Use and gift contexts
Posy rings functioned across a range of personal and ceremonial contexts. Marriage and betrothal were the principal gift occasions, with the inscription serving as a vow that the wearer carried continuously against the skin. Friendship and family-affection rings, often with phrases referencing constancy or remembrance, appear throughout the surviving record. Memorial rings, with phrases referencing absence or death, overlap with the broader mourning-jewellery tradition that became formalised in the nineteenth century.
The custom of giving multiple posy rings across a lifetime — at betrothal, at marriage, at the birth of children, at significant anniversaries — produced family hoards that occasionally surface in estate work. Wills from the sixteenth and seventeenth centuries frequently itemise specific posy rings to named beneficiaries, providing documentary records that occasionally allow individual surviving rings to be identified to specific historical persons.
Material and condition
Most surviving posy rings are gold of varying fineness, with twenty-two and twenty-three karat alloys common in earlier work and lower karat alloys appearing more often in later centuries. Silver examples exist but are less common in the surviving record because silver corrodes more readily and is more often melted for bullion when the sentimental context is lost. Plain bands without inscription that survive in lower karat or silver may originally have carried inscriptions worn away by centuries of wear.
Condition concerns include wear of the inscription itself (which is the principal value driver), thinning of the band from continuous wear, and deformation from impact.
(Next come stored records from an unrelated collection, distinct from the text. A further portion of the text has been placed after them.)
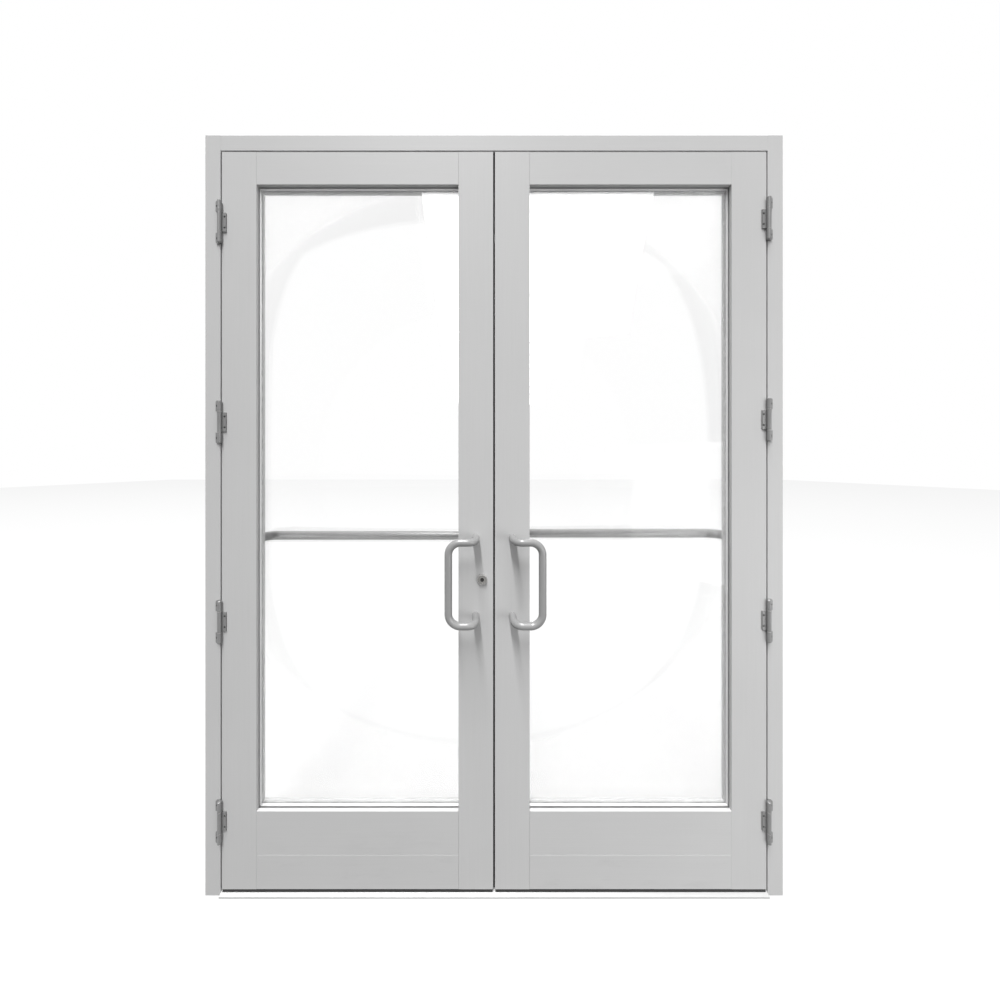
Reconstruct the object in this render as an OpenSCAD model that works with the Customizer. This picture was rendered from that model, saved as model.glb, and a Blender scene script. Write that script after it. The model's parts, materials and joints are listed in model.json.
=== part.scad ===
// Entrance door: a pair of glazed aluminium leaves in a slim aluminium frame, with an
// aluminium threshold. Both leaves swing outward on barrel hinges. The left leaf is the
// active one and carries the lock; the right leaf is held by a top and a bottom bolt.
// Millimetres, Z up, X along the door, Y into the building. The origin lies on the floor,
// at the middle of the opening's width and of the frame's depth.

/* [Frame] */
// Clear width between the jambs
opening_w = 1829; // [1400:1:2300]
// Clear height from the floor to the underside of the head
opening_h = 2489; // [2050:1:3000]
// Width of the jamb and head faces
frame_face = 50.8; // [42:0.1:76]
// Depth of the frame, outside face to inside face
frame_depth = 114.3; // [95:0.1:152]
// Wall of the frame extrusions
frame_wall = 3.2; // [2.5:0.1:4]
// Height of a door stop above the jamb face
stop_h = 16; // [12:0.5:20]
// Length of a door stop along the frame's depth
stop_d = 30; // [24:0.5:45]
// Space for the rubber seal between a stop and the leaf
stop_seal_gap = 3; // [2:0.1:6]

/* [Threshold] */
// Height of the threshold
sill_h = 12.7; // [10:0.1:20]
// How far the threshold stands in front of the frame
sill_front = 8; // [2:0.5:20]
// Depth of the sloped front of the threshold
sill_bevel = 15; // [9:0.5:20]
// Height of the threshold's front and back lips
sill_lip = 5; // [2:0.5:8]

/* [Gaps] */
// Gap between a jamb and its leaf
hinge_gap = 4.5; // [3:0.1:6]
// Gap between the two leaves
meeting_gap = 6; // [5:0.1:9]
// Gap between the head and the leaves
head_gap = 4.5; // [3:0.1:8]
// Gap between the threshold and the leaves
sill_gap = 8; // [4:0.1:14]

/* [Leaves] */
// Thickness of a leaf
leaf_t = 44.5; // [40:0.1:57]
// Width of a stile, edge to glass
stile_w = 116; // [100:0.5:150]
// Height of the top rail, edge to glass
top_rail_h = 109; // [80:0.5:160]
// Height of the lower extrusion of the bottom rail
kick_h = 114.5; // [80:0.5:150]
// Height of the upper extrusion of the bottom rail, to the glass
mid_rail_h = 146; // [80:0.5:180]
// Wall of the leaf extrusions
leaf_wall = 3.2; // [2.5:0.1:4]
// Fine joint between a stile and the end of a rail
rail_joint = 0.3; // [0.1:0.1:1]

/* [Glass] */
// Thickness of one pane
pane_t = 5; // [4:0.5:6]
// Thickness of the spacer between the panes
spacer_t = 9; // [6:0.5:12]
// Thickness of a glazing seal
seal_t = 2.5; // [2:0.1:4]
// Depth of the glass pocket
pocket_d = 18; // [16:0.5:24]
// How far the glass reaches into the pocket
glass_bite = 12.5; // [10:0.5:14]

/* [Hinges] */
// Number of hinges on a leaf
hinge_count = 4; // [3:1:5]
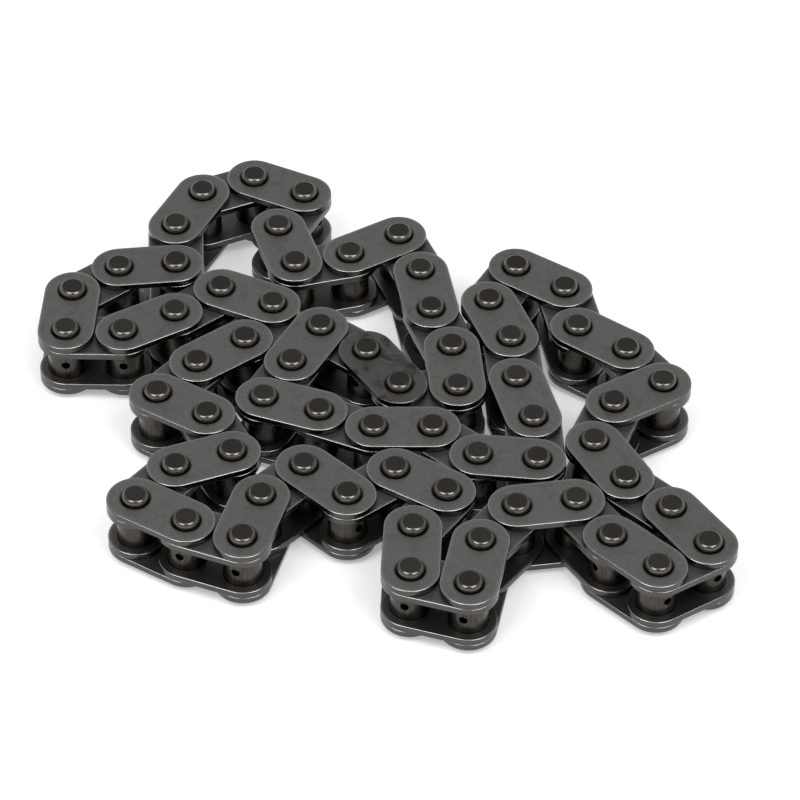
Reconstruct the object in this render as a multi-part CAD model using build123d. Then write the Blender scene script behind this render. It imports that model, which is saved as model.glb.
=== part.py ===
from build123d import *
import math
import os

# Timing chain: an endless bush chain of 66 pitches, lying on its side in a folded heap.
# Outer links (two plates, two pins) and inner links (two plates, two bushes) follow each other.
# The chain stands on the ends of its pins. Z = 0 is the surface under them, and the origin is
# the middle of the heap as seen from above.

# Pitch and plates, in millimetres
pitch = 9.525
end_gap = 0.225                  # between the round ends of two plates that follow each other
outer_plate_thickness = 1.15
inner_plate_thickness = 1.2
side_play = 0.06                 # between an inner plate and the outer plate over it
inner_width = 5.72               # between the inner plates, where a sprocket tooth enters

# Pins and bushes, in millimetres
pin_diameter = 4.4
pin_stand_out = 1.1              # of a pin past the outer plates, at both ends
shoulder_width = 0.55            # bevel of the pin's end, measured across the pin
shoulder_height = 0.5            # the same bevel, measured along the pin
running_clearance = 0.05         # between pin and bush, on the radius
bush_wall = 0.925
seam_gap = 0.1                   # butt seam of the rolled bush

# How the chain lies: the links' angles in whole degrees from +X, in the order of the loop.
# Each pair is one outer link and the inner link after it. The last pair closes the loop.
left_side_angles_deg = [(150, 50), (37, 63), (157, -141), (-150, 180), (87, 39), (7, 93)]
back_angles_deg = [(64, 24), (-24, -116), (-71, 15), (31, -67), (-79, -69), (-84, 178)]
middle_angles_deg = [(125, 144), (-118, -117), (-18, -22), (1, -40), (-5, 93), (106, 95)]
right_side_angles_deg = [(112, 61), (-32, -78), (-34, -53), (-149, -111), (-60, -42), (-54, -148)]
front_angles_deg = [(138, 125), (-171, -127), (-101, 164), (88, 56), (150, -142), (138, -134)]
front_left_angles_deg = [(-106, 160), (150, 51)]
angles_deg = (
    left_side_angles_deg
    + back_angles_deg
    + middle_angles_deg
    + right_side_angles_deg
    + front_angles_deg
    + front_left_angles_deg
)

# Sizes that follow from these
plate_height = pitch - end_gap
bush_bore = pin_diameter + 2 * running_clearance
bush_diameter = bush_bore + 2 * bush_wall

# Heights of the undersides, from the surface that the chain lies on
lower_outer_plate_z = pin_stand_out
lower_inner_plate_z = lower_outer_plate_z + outer_plate_thickness + side_play
upper_inner_plate_z = lower_inner_plate_z + inner_plate_thickness + inner_width
upper_outer_plate_z = upper_inner_plate_z + inner_plate_thickness + side_play
bush_length = upper_inner_plate_z + inner_plate_thickness - lower_inner_plate_z
pin_length = upper_outer_plate_z + outer_plate_thickness + pin_stand_out


def link_plate(thickness, hole_diameter):
    """A straight-sided plate with round ends. Its holes are at the origin and one pitch along X."""
    outline = Pos(pitch / 2, 0) * SlotCenterToCenter(pitch, plate_height)
    holes = [Pos(x, 0) * Circle(hole_diameter / 2) for x in (0, pitch)]
    return extrude(outline - holes, thickness)


def pin():
    """A solid pin that stands on Z = 0, with a bevelled shoulder round each flat end."""
    radius = pin_diameter / 2
    flat = radius - shoulder_width
    profile = Polyline(
        (0, 0),
        (flat, 0),
        (radius, shoulder_height),
        (radius, pin_length - shoulder_height),
        (flat, pin_length),
        (0, pin_length),
        close=True,
    )
    return revolve(Plane.XZ * make_face(profile), Axis.Z)


def bush():
    """A rolled sleeve that stands on Z = 0. Its butt seam faces +Y, out of the loop."""
    ring = Circle(bush_diameter / 2) - Circle(bush_bore / 2)
    seam = Pos(0, bush_diameter / 2) * Rectangle(seam_gap, bush_diameter)
    return extrude(ring - seam, bush_length)


def outer_link():
    """Lower plate, upper plate and the two pins pressed into them, one pitch apart along X."""
    plate = link_plate(outer_plate_thickness, pin_diameter)
    return [
        Pos(0, 0, lower_outer_plate_z) * plate,
        Pos(0, 0, upper_outer_plate_z) * plate,
        pin(),
        Pos(pitch, 0, 0) * pin(),
    ]


def inner_link():
    """Lower plate, upper plate and the two bushes pressed into them, one pitch apart along X."""
    plate = link_plate(inner_plate_thickness, bush_diameter)
    return [
        Pos(0, 0, lower_inner_plate_z) * plate,
        Pos(0, 0, upper_inner_plate_z) * plate,
        Pos(0, 0, lower_inner_plate_z) * bush(),
        Pos(pitch, 0, lower_inner_plate_z) * bush(),
    ]


def next_pin(at, angle_deg):
    """The pin one pitch away from a pin, at an angle in degrees from +X."""
    angle = math.radians(angle_deg)
    return (at[0] + pitch * math.cos(angle), at[1] + pitch * math.sin(angle))


def closing_pin(start, end):
    """The pin one pitch from both ends of the open loop, on the right of the way between them."""
    half = math.dist(start, end) / 2
    rise = math.sqrt(pitch**2 - half**2)
    across = ((end[0] - start[0]) / (2 * half), (end[1] - start[1]) / (2 * half))
    middle_x = (start[0] + end[0]) / 2
    middle_y = (start[1] + end[1]) / 2
    return (middle_x + rise * across[1], middle_y - rise * across[0])


def pin_places():
    """The pins in the order of the loop, with the middle of the heap at the origin."""
    places = [(0.0, 0.0)]
    for pair in angles_deg:
        for angle_deg in pair:
            places.append(next_pin(places[-1], angle_deg))
    places.append(closing_pin(places[-1], places[0]))
    middle_x = (min(p[0] for p in places) + max(p[0] for p in places)) / 2
    middle_y = (min(p[1] for p in places) + max(p[1] for p in places)) / 2
    return [(x - middle_x, y - middle_y) for x, y in places]


def link_places():
    """Where each link's first pin is and which way the link points, round the whole loop."""
    places = pin_places()
    ends = places[1:] + places[:1]
    turns = [math.degrees(math.atan2(b[1] - a[1], b[0] - a[0])) for a, b in zip(places, ends)]
    return [Pos(a[0], a[1], 0) * Rot(0, 0, turn) for a, turn in zip(places, turns)]


# These links share a node with the link after them
joined_to_the_next = [
    "inner_link_07",
    "outer_link_13",
    "outer_link_14",
    "outer_link_19",
    "outer_link_24",
    "outer_link_26",
]


def link_name(number):
    """A link's name from its number in the loop, counted from 0."""
    kind = "inner" if number % 2 else "outer"
    return f"{kind}_link_{number // 2 + 1:02d}"


def node_name(number):
    """The name of the node that holds a link."""
    before, name, after = [link_name(n) for n in (number - 1, number, number + 1)]
    if before in joined_to_the_next:
        return f"{before}_with_{name}"
    if name in joined_to_the_next:
        return f"{name}_with_{after}"
    return name


outer_pieces = outer_link()
inner_pieces = inner_link()

# Every link is the same set of pieces, turned and moved to its place in the heap
nodes = {}
for number, place in enumerate(link_places()):
    pieces = inner_pieces if number % 2 else outer_pieces
    nodes.setdefault(node_name(number), []).extend(place * piece for piece in pieces)

os.makedirs("parts", exist_ok=True)
for name, solids in nodes.items():
    export_step(Compound(children=solids), f"parts/{name}.step")
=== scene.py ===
import math

import bpy
import numpy as np
from mathutils import Matrix, Vector


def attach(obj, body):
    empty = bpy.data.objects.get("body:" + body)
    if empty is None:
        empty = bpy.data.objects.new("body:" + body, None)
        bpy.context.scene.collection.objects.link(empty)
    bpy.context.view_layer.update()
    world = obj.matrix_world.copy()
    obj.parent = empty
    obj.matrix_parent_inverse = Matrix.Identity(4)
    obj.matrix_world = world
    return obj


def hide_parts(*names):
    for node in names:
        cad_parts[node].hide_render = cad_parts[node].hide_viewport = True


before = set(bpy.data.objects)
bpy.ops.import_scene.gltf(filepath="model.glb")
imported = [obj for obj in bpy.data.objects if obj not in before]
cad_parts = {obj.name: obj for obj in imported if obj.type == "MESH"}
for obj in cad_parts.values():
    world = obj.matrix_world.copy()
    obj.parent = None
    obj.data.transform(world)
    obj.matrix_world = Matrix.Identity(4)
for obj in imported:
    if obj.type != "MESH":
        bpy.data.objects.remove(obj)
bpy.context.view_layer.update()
mm = 0.001

# The run of the chain. Sixty-six pins, one pitch apart, carry 33 outer and 33 inner links in
# turn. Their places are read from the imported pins: an outer link's highest points are the two
# flat ends of its pins, and the loop goes on to the pin of the next outer link one pitch away.
link_count = 33
flat_depth = 0.01 * mm
micron_digits = 6


def node_of(link):
    """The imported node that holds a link: its name is the link's, or has it as a part."""
    return next(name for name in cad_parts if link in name)


def pin_pair(link):
    """Centres of an outer link's two pins. Its highest points are split in two by the line
    through their middle, across the way to the farthest of them, and each half is averaged."""
    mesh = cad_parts[node_of(link)].data
    corners = np.empty(len(mesh.vertices) * 3)
    mesh.vertices.foreach_get("co", corners)
    corners = corners.reshape(-1, 3)
    ends = corners[corners[:, 2] > corners[:, 2].max() - flat_depth, :2]
    ends = np.unique(ends.round(micron_digits), axis=0)
    away = ends - ends.mean(0)
    side = away @ away[np.argmax((away**2).sum(1))] > 0
    return np.array([ends[side].mean(0), ends[~side].mean(0)]) / mm


pairs = [pin_pair(f"outer_link_{n + 1:02d}") for n in range(link_count)]
pitch = float(np.mean([np.linalg.norm(a - b) for a, b in pairs]))
between = []
for n, here in enumerate(pairs):
    there = pairs[(n + 1) % link_count]
    steps = np.linalg.norm(here[:, None] - there[None], axis=2)
    last, first = np.unravel_index(np.argmin(np.abs(steps - pitch)), (2, 2))
    between.append((here[last], there[first]))
outer_runs = [(between[n - 1][1], between[n][0]) for n in range(link_count)]
inner_runs = between

# Outer links. Each has two plates, blanked from spring steel strip, tumbled and hardened to a
# satin dark grey, and pressed onto two solid pins. The pins stand proud of the plates at both
# ends, with a flat, rough end and a rounded shoulder. Sizes are in millimetres.
plate_radius = 4.65
outer_plate_thickness = 1.15
outer_plate_middles = (1.675, 11.065)
pin_radius = 2.2
pin_length = 12.74
outer_hole_radius = pin_radius + 0.02
outer_hole_edge = 0.28
tiny = 1e-9
steel_grey = (0.225, 0.225, 0.222, 1)
worn_steel_grey = (0.32, 0.317, 0.306, 1)
dull_steel_grey = (0.10, 0.10, 0.097, 1)
# Painted shade: a dark grey painted on the plates' side walls.
painted_wall_shade_grey = (0.064, 0.063, 0.06, 1)
# Painted highlight: a light grey painted along the plates' rims as a bright edge line.
painted_edge_highlight = (0.34, 0.336, 0.325, 1)
pin_end_grey = (0.042, 0.041, 0.037, 1)
worn_pin_end_grey = (0.052, 0.051, 0.046, 1)
shoulder_straw = (0.135, 0.126, 0.111, 1)
# Dark brown for two things: a real oil film on the oily links, and painted shade in a ring round
# each pin hole.
oil_film_and_shade_brown = (0.045, 0.043, 0.038, 1)
# Painted shade: black painted on the pins between the plates, seen through the oil holes.
painted_shade_black = (0.012, 0.011, 0.01, 1)
oily_links = {12: 0.08, 13: 0.95}
seed = np.random.default_rng(66)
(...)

Conservation-minded handling treats the inscription as the primary feature and avoids cleaning processes that might further reduce the engraved depth.
In the trade
Posy rings trade in the antique-jewellery and historical-jewellery markets, with pricing driven by the period, the inscription content and condition, the metal fineness, and any documented provenance. Major auction houses including Christie's, Sotheby's, Bonhams, and Woolley & Wallis catalogue posy rings in their antique jewellery sales, with specialist dealers including Sandra Cronan, S.J. Phillips, and Wartski maintaining dedicated inventories. Documented royal or aristocratic provenance commands meaningful premiums; the medieval and early-Tudor examples are particularly sought, with later seventeenth and eighteenth-century examples representing the bulk of trade volume.